Thanks for the recommendation. I will try that tomorrow. I am working with a Canon EOS XSi DSLR.

So what I gather from your last comment is you think the pen is too two dimensional and you can't really see it in three dimensions. Is that right? So, if I move the top light down to the right rear, that may create more depth?

As far as depth of field. Should a larger apeture (smaller opening) be used to get more depth of field or since there is a single piece being photoed does this not matter?


----------



## SDB777 (Sep 6, 2010)

Yes, a larger f-stop(f/11 vs f2.8) will give you more depth of field.  If you need to find out exactly what you'll be working with, try this:  >>>>DOF Cal<<<< 


Your pen is very 3-dimensional, if it wasn't-it'd be a PITA to hold....and your light tent will let you see that in your photo's with some adjustments with the lighting.  Good thing digital film is cheap!!!  Take a lot of photo's, look at your EXIF data and then keep doing what works.
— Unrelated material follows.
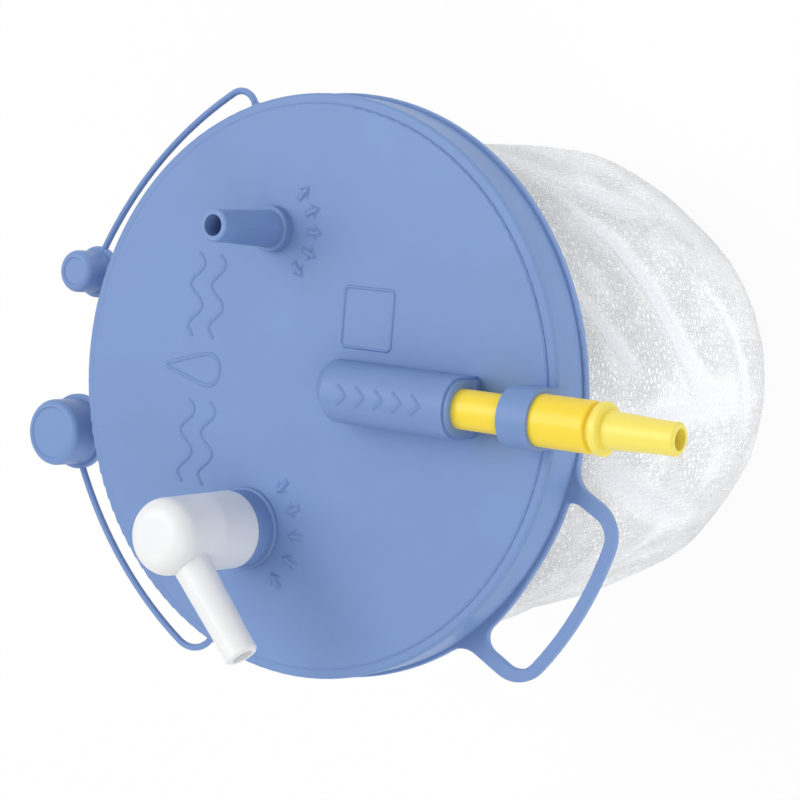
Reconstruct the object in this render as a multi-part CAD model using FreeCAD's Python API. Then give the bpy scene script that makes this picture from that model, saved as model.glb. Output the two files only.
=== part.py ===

Scott (smaller stand, nib somewhat toward the lense) B


----------



## Hucifer (Sep 6, 2010)

PTownSubbie said:


> markgum said:
> 
> 
> > it kind of looks like a desk lamp that you are using. Is that correct? My cheap-o lights I got with my 'tent' are useless and need to get something better. Maybe my shop lights would do better.
> ...



I picked up a couple of flexible neck desk lamps at Walmart for about 8 buck each. I have 60 watt equivalent CF bulbs, and it seems to work ok. I think I need to add another from the top though...


----------